TASK BRIEF:
Write out, precisely and in full, each line of the material.

___ DATASET SECTION

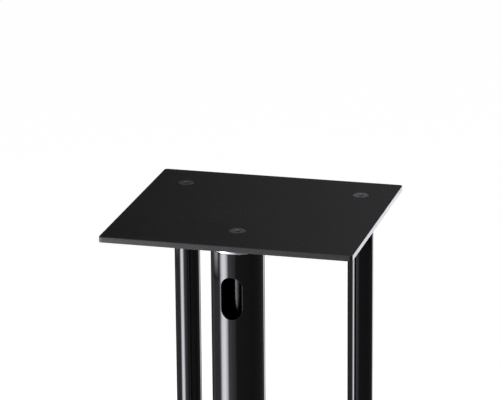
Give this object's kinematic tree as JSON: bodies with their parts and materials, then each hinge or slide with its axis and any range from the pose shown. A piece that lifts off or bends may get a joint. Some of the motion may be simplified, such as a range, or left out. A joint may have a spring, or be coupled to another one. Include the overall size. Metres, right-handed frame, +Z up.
{
  "type": "speaker stand",
  "caption": "Floor-standing steel speaker stand with a flat top plate on one wide rear cable column and slim front columns, over a base plate on levelling spikes.",
  "frame": {"origin": "on the floor under the middle of the base plate, with the spikes at rest", "axes": "+Z up; the front, with the slim columns, faces -Y; the cable slots face +Y; +X is the right as seen from the front"},
  "size_m": [0.29, 0.3, 0.6],
  "materials": {
    "satin_black_coat": "satin black powder coat",
    "gloss_black_paint": "high gloss black paint",
    "polished_collar": "turned and polished bright metal",
    "bright_steel": "bright zinc-plated steel",
    "dark_steel": "drawn steel bar, oiled and dark"
  },
  "bodies": {
    "frame": {"top_plate": "satin_black_coat", "base_plate": "satin_black_coat", "main_column": "gloss_black_paint", "main_top_collar": "polished_collar", "main_bottom_collar": "polished_collar", "main_tie_bar": "dark_steel", "main_top_screw": "bright_steel", "main_base_screw": "bright_steel", "left_column": "gloss_black_paint", "left_top_collar": "polished_collar", "left_bottom_collar": "polished_collar", "left_tie_bar": "dark_steel", "left_top_screw": "bright_steel", "left_base_screw": "bright_steel", "right_column": "gloss_black_paint", "right_top_collar": "polished_collar", "right_bottom_collar": "polished_collar", "right_tie_bar": "dark_steel", "right_top_screw": "bright_steel", "right_base_screw": "bright_steel", "lock_nut_front_left": "bright_steel", "lock_nut_front_right": "bright_steel", "lock_nut_rear_left": "bright_steel", "lock_nut_rear_right": "bright_steel"},
    "foot_front_left": {"floor_disc_front_left": "bright_steel"},
    "screw_foot_front_left": {"spike_front_left": "bright_steel"},
    "foot_front_right": {"floor_disc_front_right": "bright_steel"},
    "screw_foot_front_right": {"spike_front_right": "bright_steel"},
    "foot_rear_left": {"floor_disc_rear_left": "bright_steel"},
    "screw_foot_rear_left": {"spike_rear_left": "bright_steel"},
    "foot_rear_right": {"floor_disc_rear_right": "bright_steel"},
    "screw_foot_rear_right": {"spike_rear_right": "bright_steel"}
  },
  "joints": [
    {"name": "level_front_left", "type": "slide", "parent": "frame", "child": "foot_front_left", "axis": [0, 0, 1], "range_m": [-0.006, 0.004]},
    {"name": "turn_front_left", "type": "hinge", "parent": "foot_front_left", "child": "screw_foot_front_left", "pos_m": [-0.123, -0.128, 0], "axis": [0, 0, 1], "range_deg": [-1728, 1152]},
    {"name": "level_front_right", "type": "slide", "parent": "frame", "child": "foot_front_right", "axis": [0, 0, 1], "range_m": [-0.006, 0.004]},
    {"name": "turn_front_right", "type": "hinge", "parent": "foot_front_right", "child": "screw_foot_front_right", "pos_m": [0.123, -0.128, 0], "axis": [0, 0, 1], "range_deg": [-1728, 1152]},
    {"name": "level_rear_left", "type": "slide", "parent": "frame", "child": "foot_rear_left", "axis": [0, 0, 1], "range_m": [-0.006, 0.004]},
    {"name": "turn_rear_left", "type": "hinge", "parent": "foot_rear_left", "child": "screw_foot_rear_left", "pos_m": [-0.123, 0.128, 0], "axis": [0, 0, 1], "range_deg": [-1728, 1152]},
    {"name": "level_rear_right", "type": "slide", "parent": "frame", "child": "foot_rear_right", "axis": [0, 0, 1], "range_m": [-0.006, 0.004]},
    {"name": "turn_rear_right", "type": "hinge", "parent": "foot_rear_right", "child": "screw_foot_rear_right", "pos_m": [0.123, 0.128, 0], "axis": [0, 0, 1], "range_deg": [-1728, 1152]}
  ],
  "couplings": [
    {"joint": "turn_front_left", "follows": "level_front_left", "rad_per_m": 5026.5},
    {"joint": "turn_front_right", "follows": "level_front_right", "rad_per_m": 5026.5},
    {"joint": "turn_rear_left", "follows": "level_rear_left", "rad_per_m": 5026.5},
    {"joint": "turn_rear_right", "follows": "level_rear_right", "rad_per_m": 5026.5}
  ]
}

______

EXERCISE OUTPUT:
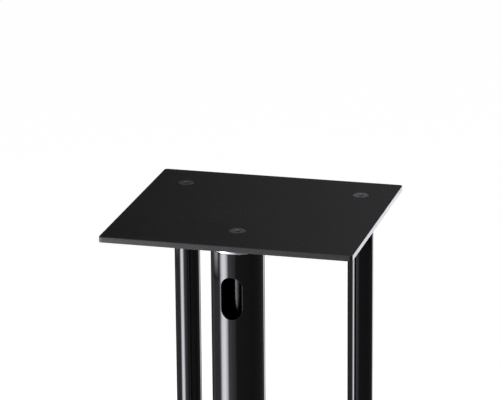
Give this object's kinematic tree as JSON: bodies with their parts and materials, then each hinge or slide with its axis and any range from the pose shown. A piece that lifts off or bends may get a joint. Some of the motion may be simplified, such as a range, or left out. A joint may have a spring, or be coupled to another one. Include the overall size. Metres, right-handed frame, +Z up.
{
  "type": "speaker stand",
  "caption": "Floor-standing steel speaker stand with a flat top plate on one wide rear cable column and slim front columns, over a base plate on levelling spikes.",
  "frame": {"origin": "on the floor under the middle of the base plate, with the spikes at rest", "axes": "+Z up; the front, with the slim columns, faces -Y; the cable slots face +Y; +X is the right as seen from the front"},
  "size_m": [0.29, 0.3, 0.6],
  "materials": {
    "satin_black_coat": "satin black powder coat",
    "gloss_black_paint": "high gloss black paint",
    "polished_collar": "turned and polished bright metal",
    "bright_steel": "bright zinc-plated steel",
    "dark_steel": "drawn steel bar, oiled and dark"
  },
  "bodies": {
    "frame": {"top_plate": "satin_black_coat", "base_plate": "satin_black_coat", "main_column": "gloss_black_paint", "main_top_collar": "polished_collar", "main_bottom_collar": "polished_collar", "main_tie_bar": "dark_steel", "main_top_screw": "bright_steel", "main_base_screw": "bright_steel", "left_column": "gloss_black_paint", "left_top_collar": "polished_collar", "left_bottom_collar": "polished_collar", "left_tie_bar": "dark_steel", "left_top_screw": "bright_steel", "left_base_screw": "bright_steel", "right_column": "gloss_black_paint", "right_top_collar": "polished_collar", "right_bottom_collar": "polished_collar", "right_tie_bar": "dark_steel", "right_top_screw": "bright_steel", "right_base_screw": "bright_steel", "lock_nut_front_left": "bright_steel", "lock_nut_front_right": "bright_steel", "lock_nut_rear_left": "bright_steel", "lock_nut_rear_right": "bright_steel"},
    "foot_front_left": {"floor_disc_front_left": "bright_steel"},
    "screw_foot_front_left": {"spike_front_left": "bright_steel"},
    "foot_front_right": {"floor_disc_front_right": "bright_steel"},
    "screw_foot_front_right": {"spike_front_right": "bright_steel"},
    "foot_rear_left": {"floor_disc_rear_left": "bright_steel"},
    "screw_foot_rear_left": {"spike_rear_left": "bright_steel"},
    "foot_rear_right": {"floor_disc_rear_right": "bright_steel"},
    "screw_foot_rear_right": {"spike_rear_right": "bright_steel"}
  },
  "joints": [
    {"name": "level_front_left", "type": "slide", "parent": "frame", "child": "foot_front_left", "axis": [0, 0, 1], "range_m": [-0.006, 0.004]},
    {"name": "turn_front_left", "type": "hinge", "parent": "foot_front_left", "child": "screw_foot_front_left", "pos_m": [-0.123, -0.128, 0], "axis": [0, 0, 1], "range_deg": [-1728, 1152]},
    {"name": "level_front_right", "type": "slide", "parent": "frame", "child": "foot_front_right", "axis": [0, 0, 1], "range_m": [-0.006, 0.004]},
    {"name": "turn_front_right", "type": "hinge", "parent": "foot_front_right", "child": "screw_foot_front_right", "pos_m": [0.123, -0.128, 0], "axis": [0, 0, 1], "range_deg": [-1728, 1152]},
    {"name": "level_rear_left", "type": "slide", "parent": "frame", "child": "foot_rear_left", "axis": [0, 0, 1], "range_m": [-0.006, 0.004]},
    {"name": "turn_rear_left", "type": "hinge", "parent": "foot_rear_left", "child": "screw_foot_rear_left", "pos_m": [-0.123, 0.128, 0], "axis": [0, 0, 1], "range_deg": [-1728, 1152]},
    {"name": "level_rear_right", "type": "slide", "parent": "frame", "child": "foot_rear_right", "axis": [0, 0, 1], "range_m": [-0.006, 0.004]},
    {"name": "turn_rear_right", "type": "hinge", "parent": "foot_rear_right", "child": "screw_foot_rear_right", "pos_m": [0.123, 0.128, 0], "axis": [0, 0, 1], "range_deg": [-1728, 1152]}
  ],
  "couplings": [
    {"joint": "turn_front_left", "follows": "level_front_left", "rad_per_m": 5026.5},
    {"joint": "turn_front_right", "follows": "level_front_right", "rad_per_m": 5026.5},
    {"joint": "turn_rear_left", "follows": "level_rear_left", "rad_per_m": 5026.5},
    {"joint": "turn_rear_right", "follows": "level_rear_right", "rad_per_m": 5026.5}
  ]
}